Simon Leys, dans Suivez le guide, réédité dans Essais sur la Chine, p. 282, éd. Bouqins Laffont, a écrit:
La destruction de Pékin a commencé dès les années 50, avec l’élimination de tous les pailou qui enjambaient les artères de la ville. Ces arcs anciens qui rompaient la monotonie des rues en leur conférant un rythme à la fois noble et gracieux, furent jugés coupables de deux crimes : ils gênaient la circulation, et surtout ils représentaient, au cœur de la métropole rouge, une intolérable survivance féodale et réactionnaire – la plupart d’entre eux ayant en effet été originellement érigés pour perpétuer la mémoire de mandarins intègres ou de chastes veuves. […] il ne reste plus aujourd’hui une seule de ces exquises constructions dans toute la ville de Pékin. […]

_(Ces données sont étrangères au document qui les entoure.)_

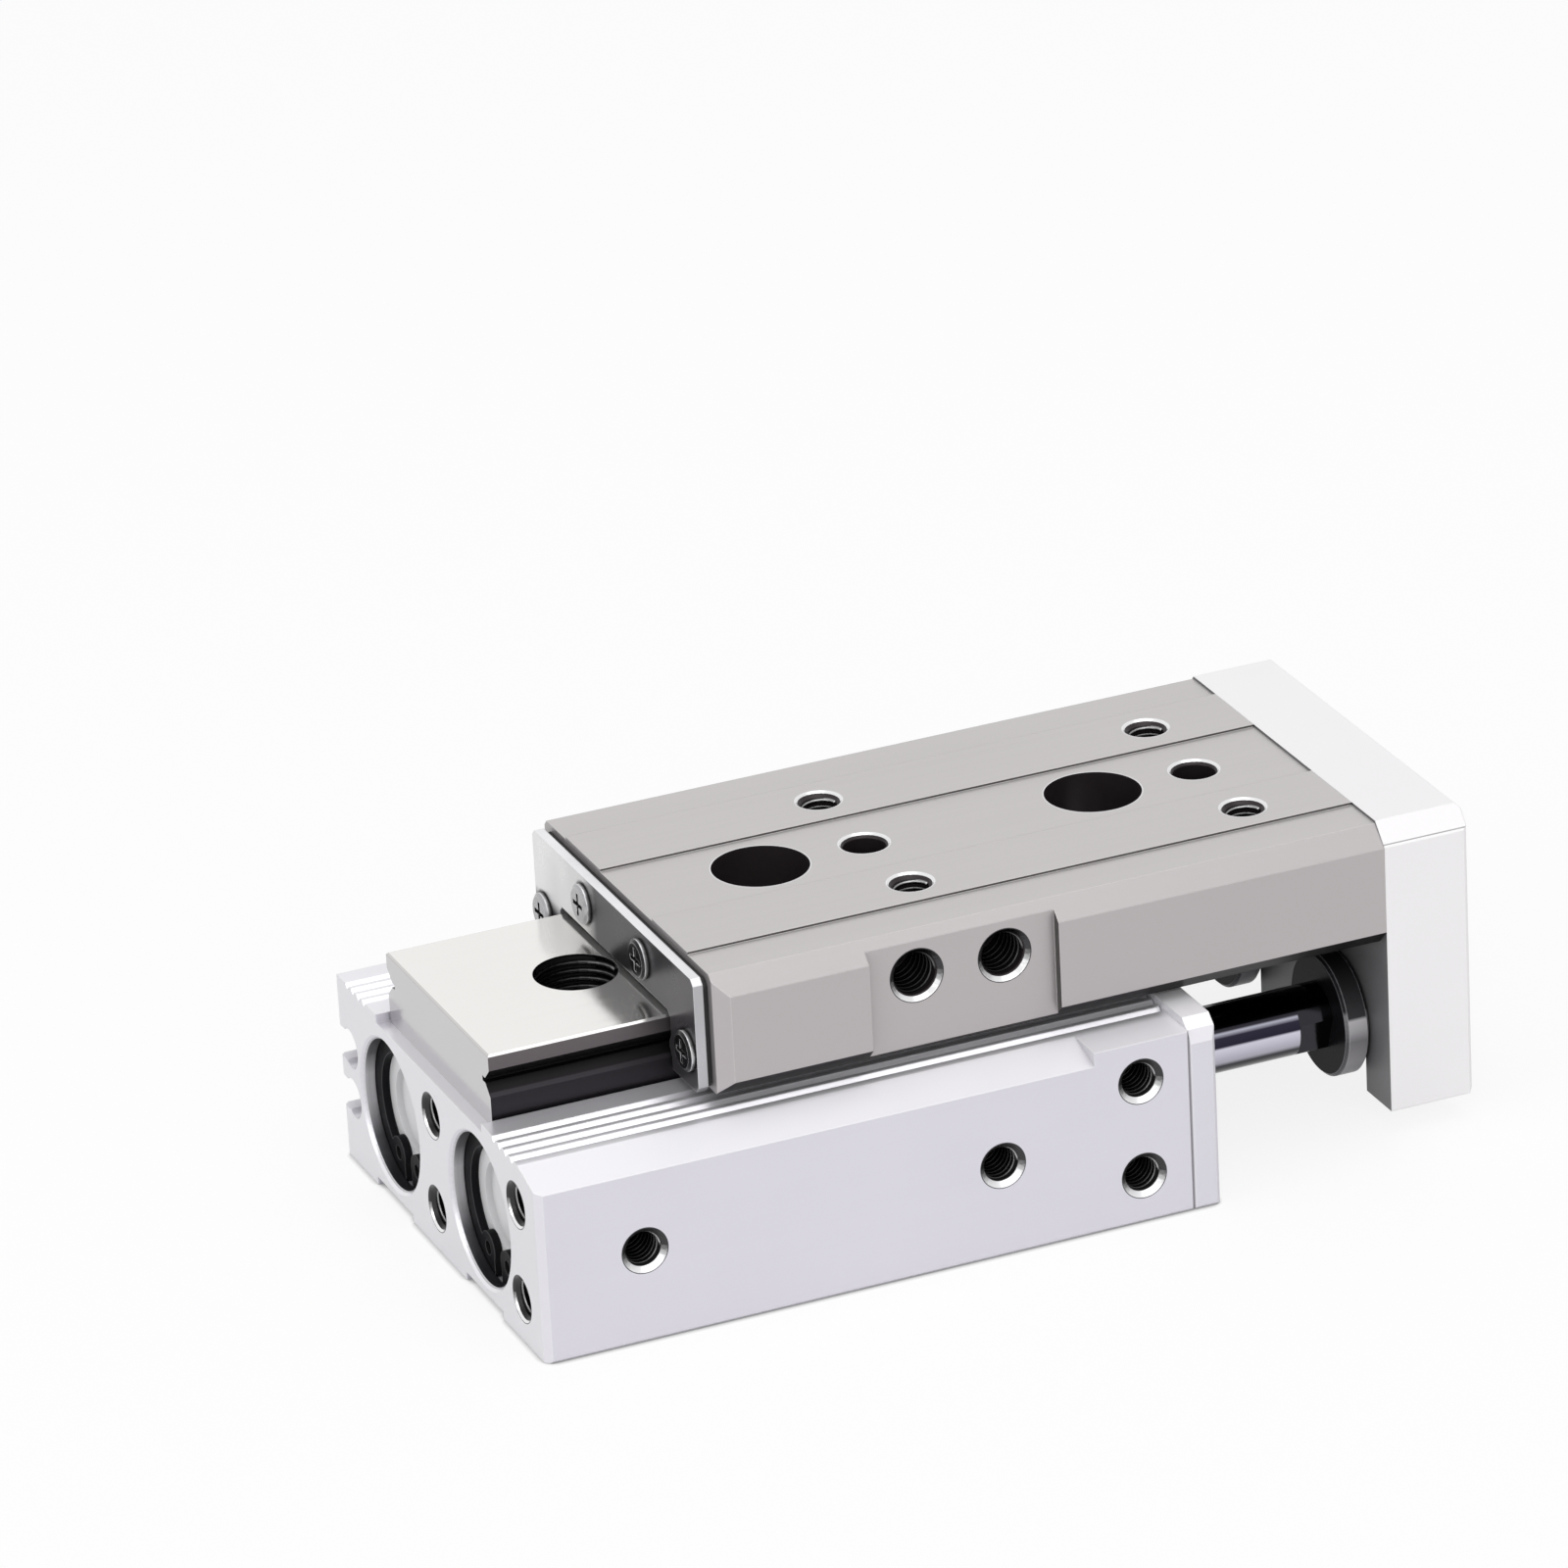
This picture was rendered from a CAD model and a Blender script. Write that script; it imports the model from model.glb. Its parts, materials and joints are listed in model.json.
import bmesh
import bpy
import json
import math
from mathutils import Matrix, Vector


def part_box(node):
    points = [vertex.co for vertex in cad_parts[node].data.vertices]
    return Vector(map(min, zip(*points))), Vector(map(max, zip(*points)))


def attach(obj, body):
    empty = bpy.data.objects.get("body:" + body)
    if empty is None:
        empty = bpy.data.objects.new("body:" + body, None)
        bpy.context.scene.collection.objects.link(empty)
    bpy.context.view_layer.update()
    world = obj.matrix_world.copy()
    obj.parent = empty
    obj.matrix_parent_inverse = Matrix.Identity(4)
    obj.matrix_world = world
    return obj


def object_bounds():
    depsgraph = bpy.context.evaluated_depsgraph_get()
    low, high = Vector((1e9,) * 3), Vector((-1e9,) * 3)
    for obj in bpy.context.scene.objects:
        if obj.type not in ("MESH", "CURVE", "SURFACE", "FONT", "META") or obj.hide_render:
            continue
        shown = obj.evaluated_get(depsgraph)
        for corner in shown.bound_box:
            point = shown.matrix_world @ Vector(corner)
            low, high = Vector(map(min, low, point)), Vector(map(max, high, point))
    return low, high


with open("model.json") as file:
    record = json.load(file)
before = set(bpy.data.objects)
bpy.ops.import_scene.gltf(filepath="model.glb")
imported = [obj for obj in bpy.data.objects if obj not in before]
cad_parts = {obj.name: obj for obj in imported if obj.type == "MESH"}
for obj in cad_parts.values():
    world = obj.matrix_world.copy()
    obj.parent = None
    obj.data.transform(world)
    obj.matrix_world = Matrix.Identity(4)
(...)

Dans l’entreprise d’oblitération de Pékin, un pas nouveau et décisif fut accompli avec la destruction des murs d’enceinte de la ville. Il faut savoir que Pékin n’était pas une cité ordinaire, née d’une simple rencontre de divers facteurs démographiques, économiques, géographiques, etc., mas qu’elle constituait une projection dans la pierre d’une certaine vision de l’esprit : aussi ses remparts ne représentaient-ils pas tant un appareil médiéval de défense, qu’ils en traduisaient une géométrie cosmique, un graphique de l’ordre universel.
Avant de revenir à Pékin, je savais déjà que je ne reverrais plus cette enceinte : le gouvernement de la République populaire l’avait fait entièrement raser. Cette besogne gigantesque, commencée dès 1950, avait été parachevée en 1962. Mais si les remparts ont disparu, pensais-je, au moins l’essentiel subsiste ; la glorieuse série de leurs Portes monumentales qui continuent à délimiter et organiser l’espace idéal de la cité ; même si le contour physique de celle-ci s’est trouvé gauchi et effacé, du moins les Portes monumentales demeurent, perpétuant sur la terre chinoise, à la façon d’un caractère d’écriture sur une pièce de soie ou sur la face d’une stèle, le signe de Pékin.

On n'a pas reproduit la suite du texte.